From a civic education perspective, this is a healthy reminder: the rule of law is supposed to be bigger than the government’s win rate.

Who the SG serves

The SG works for the executive branch, but the job is designed with a built-in tension: the office must be a zealous advocate and a reliable legal narrator.

That tension is not a bug. It is a separation-of-powers feature.

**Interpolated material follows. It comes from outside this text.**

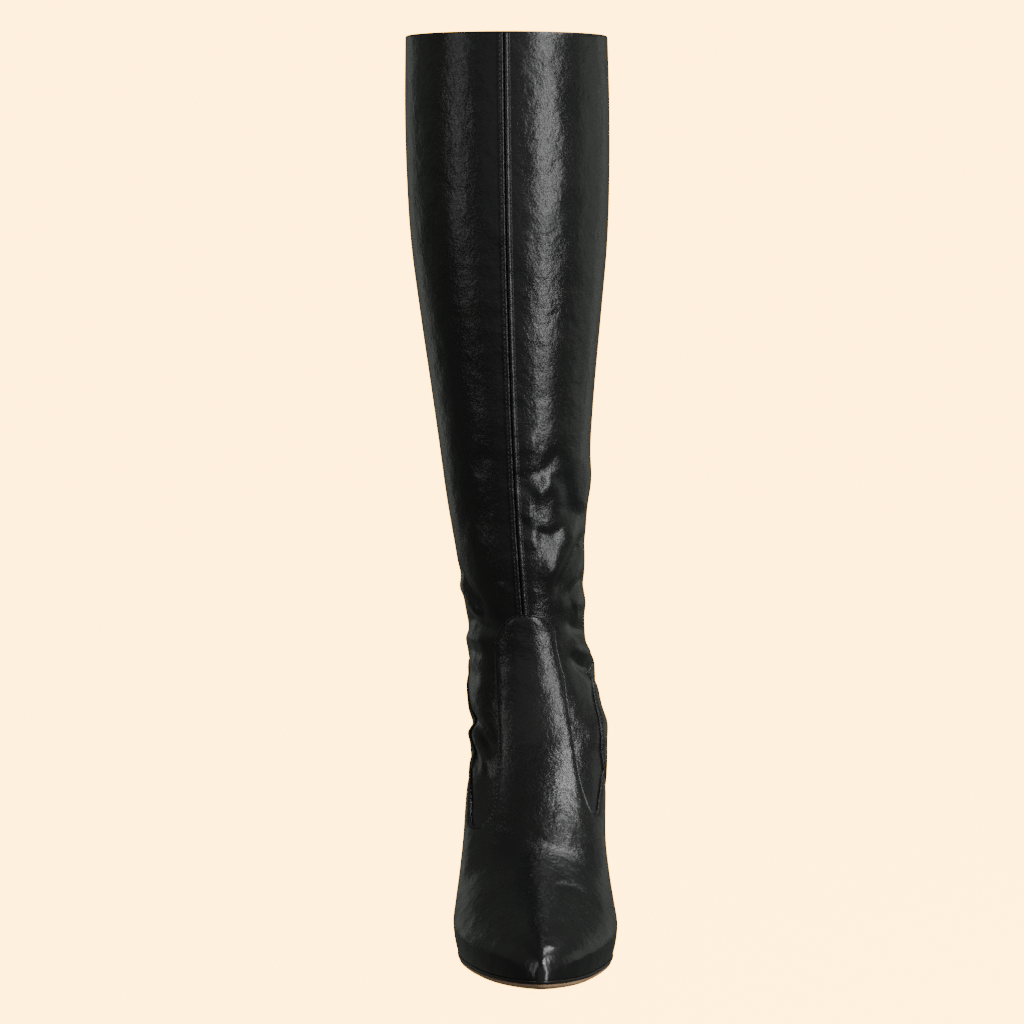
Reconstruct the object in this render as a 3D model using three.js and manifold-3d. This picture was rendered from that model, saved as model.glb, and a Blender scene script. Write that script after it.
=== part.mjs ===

  • To the President: the SG advances the administration’s lawful priorities.
  • To federal agencies: the SG coordinates and harmonizes arguments so the government does not contradict itself in front of the Court.
  • To the Supreme Court: the SG provides high-quality, candid legal positions that help the Court resolve disputes with national consequences.
  • To the public: the SG helps determine what the federal government claims the Constitution and federal laws mean in practice.

Why it matters

Most Supreme Court decisions that touch daily life arrive through federal litigation: immigration rules, environmental regulations, workplace protections, criminal procedure, healthcare policy, civil rights enforcement, and the powers of presidents and agencies.

The SG’s office is where many of those disputes get distilled into a few sentences that can become national law.

If you want a civics shortcut, here it is: when the SG speaks, the Court hears more than a lawyer. It hears the federal government describing its own constitutional boundaries. That description does not always win. But it often frames the fight.